ANKARA – İHD Ankara Şube Hapishaneler Komisyonu, Sincan 1 No’lu Yüksek Güvenlikli Kapalı Cezaevi’nde maruz kaldığı hak ihlallerine karşı 11 Eylül 2023 tarihinden itibaren açlık grevinde olan tutsak Hüseyin Karaoğlan’ın sağlık durumunun kötüye gittiğini kaydetti.
İnsan hakları Derneği (İHD) Ankara Şube Hapishaneler Komisyonu, bulunduğu Sincan 1 No’lu Yüksek Güvenlikli Kapalı Cezaevi’nde maruz kaldığı hak ihlallerine karşı 11 Eylül 2023 tarihinden itibaren açlık grevinde olan tutsak Hüseyin Karaoğlan’ın durumuna dair basın toplantısı gerçekleştirdi. Açıklamada konuşan İHD Ankara Şube Eş Başkanı Ömer Faruk Yazmacı, 2021 yılından bu yana tutsakların özellikle Yüksek Güvenlikli ve S Tipi Kapalı Cezaevlerinde ağır tecrit koşullarında tutulmasıyla ağır insan hakları ihlalleri yaşandığını dile getirdi.
AÇLIK GREVİNDE 131’NCİ GÜN
Karaoğlan’ın avukatıyla gerçekleştirdiği görüşmede “havalandırması olan, hapishane içerisinde arkadaşlarının olduğu, insani koşulların sağlandığı herhangi bir cezaevine gitmek istediğini, bunun için başvurular yaptığını ancak reddedildiğini, bu nedenle açlık grevine başladığını; tamamen tecrit altında olduğunu” bilgilerini aktardığını belirten Yazmacı, grevin 131’inci gününde Karaoğlan’ın sağlık durumunun daha da kötüye gittiğini söyledi.
‘YGC TECRİDİ MAHPUSLARI KORKUNÇ DERECEDE YIPRATIYOR’
Yazmacı, Sincan 2 Nolu Yüksek Güvenlikli Kapalı Cezaevi’nde tutulan Sezgin Zengin’in de benzer sorunlar yaşadığının bilgisini verirken, tutsaklar Sezgin Zengin ve Baki Can, bugün itibari ile 69 gündür açlık grevinde olduğunu aktardı. Yazmacı, “Hapis cezasının özü, kişiyi hürriyetinden mahrum bırakmaktadır ancak başvurucuların aktarımları ve derneğimizin tespitleri doğrultusunda diyebiliriz ki Yüksek Güvenlikli Kapalı Hapishanelerde uygulanan tecrit uygulamaları, mahpusları fiziksel, ruhsal ve zihinsel olarak korkunç derecede yıpratmakta, telafisi zor mağduriyetler yaratmaktadır.
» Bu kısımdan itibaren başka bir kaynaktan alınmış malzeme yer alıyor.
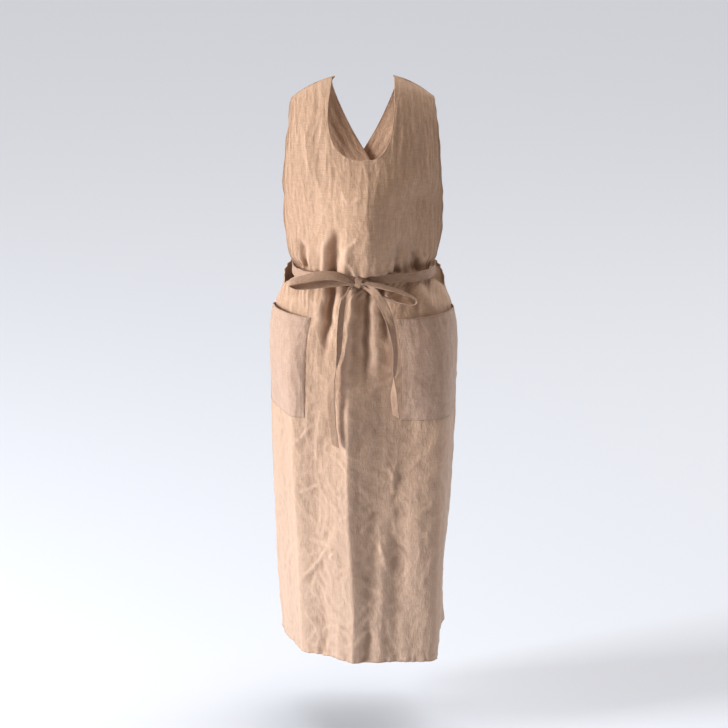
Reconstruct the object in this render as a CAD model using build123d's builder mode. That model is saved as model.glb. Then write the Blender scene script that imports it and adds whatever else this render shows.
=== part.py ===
"""Linen smock apron with a cross back, hanging in its worn shape.

The origin is the middle of the shoulder line, where the apron rests on its wearer: the highest
cloth beside the neck is at z = 0. +Z is up, the front faces -Y, and +X is the wearer's left.
Cloth panels are thin shells. Every level of the skirt is one ring round the body, and a place on
a ring is a number u: 0 at the pressed crease down the middle of the front, 1 and -1 at the side
seams, 2 and -2 at the middle of the back.
"""

import os
from math import atan2, cos, degrees, hypot, pi, sin

from build123d import *

# Driving dimensions, in millimetres
LENGTH = 1180.0  # shoulder rest to bottom hem
CLOTH = 1.2  # shell thickness of one panel
GAP = 1.2  # space left between two layers that are sewn together
WAIST_Z = -385.0  # middle of the waist tie
TIE_WIDTH = 20.0
TIE_THICKNESS = 1.4
SIDE_NOTCH_Z = -425.0  # bottom of the arm opening, where the side seams start
STRAP_WIDTH = 76.0
SHOULDER_Y = 12.0  # the shoulder seam lies a little behind the origin
HEM_HEIGHT = 15.0
POCKET_TOP_Z = -462.0
POCKET_BOTTOM_Z = -668.0
POCKET_MOUTH_GAP = 17.0  # how far the pocket's mouth stands off the skirt
OVAL_POWER = 2.4  # roundness of the tie's path: 2 is an ellipse, more is boxier
BACK_OVERLAP = 0.24  # how far each back panel runs past the middle of the back, in u
LAYER_STEP = 5.0  # the outer back panel stands this much outside the inner one

# The places on a ring that its outline is given at: the middle of the back, the back's corner, the
# right side seam, the right crease, the middle crease, the left crease, the left side seam, and so on
PLACES = [-2.0, -1.5, -1.0, -0.5, 0.0, 0.55, 1.0, 1.5, 2.0]
# The outline of the skirt at each level, as x and y at those places
RINGS = {
    -375.0: [(0, 104), (-118, 88), (-157, 4), (-112, -82), (-20, -98), (108, -84), (157, -4), (118, 88), (0, 104)],
    -425.0: [(0, 110), (-122, 95), (-161, 6), (-116, -86), (-24, -111), (113, -91), (161, -6), (122, 94), (0, 110)],
    -462.0: [(0, 120), (-130, 104), (-176, 10), (-127, -93), (-28, -124), (128, -100), (175, -4), (132, 104), (0, 120)],
    -560.0: [(0, 133), (-140, 114), (-187, 15), (-140, -94), (-32, -137), (146, -108), (184, 10), (142, 112), (0, 133)],
    -800.0: [(0, 137), (-140, 118), (-186, 25), (-136, -88), (-34, -141), (146, -118), (180, 20), (146, 116), (0, 137)],
    -1000.0: [(0, 136), (-138, 122), (-176, 32), (-126, -80), (-28, -140), (141, -124), (165, 20), (148, 118), (0, 136)],
    -LENGTH: [(6, 134), (-130, 126), (-166, 42), (-119, -72), (-24, -136), (134, -129), (148, 10), (156, 116), (6, 134)],
}
# The bib's middle line from the shoulder down: y, z, half width, how far its sides lie back, and
# the power that shapes them, where 1 is a straight slope from the crease and more is rounder
BIB_LINE = [
    (SHOULDER_Y, 8.0, 140.0, 48.0, 2.4),
    (-28.0, -10.0, 142.0, 46.0, 2.4),
    (-62.0, -50.0, 146.0, 48.0, 2.4),
    (-84.0, -96.0, 151.0, 52.0, 2.3),
    (-101.0, -143.0, 155.0, 62.0, 2.1),
    (-118.0, -187.0, 158.0, 76.0, 1.9),
    (-128.0, -235.0, 158.0, 88.0, 1.8),
    (-127.0, -300.0, 155.0, 90.0, 1.9),
    (-113.0, -350.0, 148.0, 80.0, 2.2),
    (-98.0, -375.0, 134.0, 70.0, 2.6),
    (-98.0, -395.0, 134.0, 70.0, 2.6),
]
BIB_CREASE_X = 6.0  # the bib's pressed crease stands a little to the left of its middle
BIB_MIDDLE_X = -2.0
# The scooped neckline seen from the front: x and z from the wearer's right shoulder to the left
NECKLINE = [(-59, 30), (-64, -2), (-70, -42), (-71, -76), (-63, -108), (-46, -131), (-22, -142)]
NECKLINE += [(2, -143), (25, -140), (43, -123), (55, -93), (60, -50), (60, -2), (57, 30)]
SKIRT_LEVELS = [-425.0, -462.0, -497.0, -531.0, -565.0, -600.0, -635.0, -668.0, -735.0, -800.0]
SKIRT_LEVELS += [-900.0, -1000.0, -1090.0, -LENGTH + HEM_HEIGHT, -LENGTH]
POINTS = 15  # points across a panel at each level

nodes = []


def keep(builder, name):
    """Labels a finished part and keeps it for export."""
    builder.part.label = name
    nodes.append(builder.part)


def hermite(knots, values, t):
    """The value at t on a smooth line through the values at the knots."""
    i = 0
    while i < len(knots) - 2 and t > knots[i + 1]:
        i += 1
    span = knots[i + 1] - knots[i]
    before, after = max(i - 1, 0), min(i + 2, len(knots) - 1)
    slope_start = (values[i + 1] - values[before]) / (knots[i + 1] - knots[before]) * span
    slope_end = (values[after] - values[i]) / (knots[after] - knots[i]) * span
    w = (t - knots[i]) / span
    return (
        (2 * w**3 - 3 * w**2 + 1) * values[i]
        + (w**3 - 2 * w**2 + w) * slope_start
        + (3 * w**2 - 2 * w**3) * values[i + 1]
        + (w**3 - w**2) * slope_end
    )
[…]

Tecrit uygulamasını hapis cezasının amacıyla bağdaştırmak mümkün değildir. Mahpusların maruz kaldığı tecrit uygulamalarını hukuken hapis cezası kavramıyla açıklamak mümkün değildir. Söz konusu uygulamalar Anayasanın 17/1. Maddesi güvenceye alınmış kişinin maddi ve manevi varlığını koruma ve geliştirme hakkı ile bağdaştırılmaz. Mevcut uygulamalar ancak kötü muamele ve zamana yayılmış işkence kavramlarıyla açıklanabilir uygulamalardır” dedi.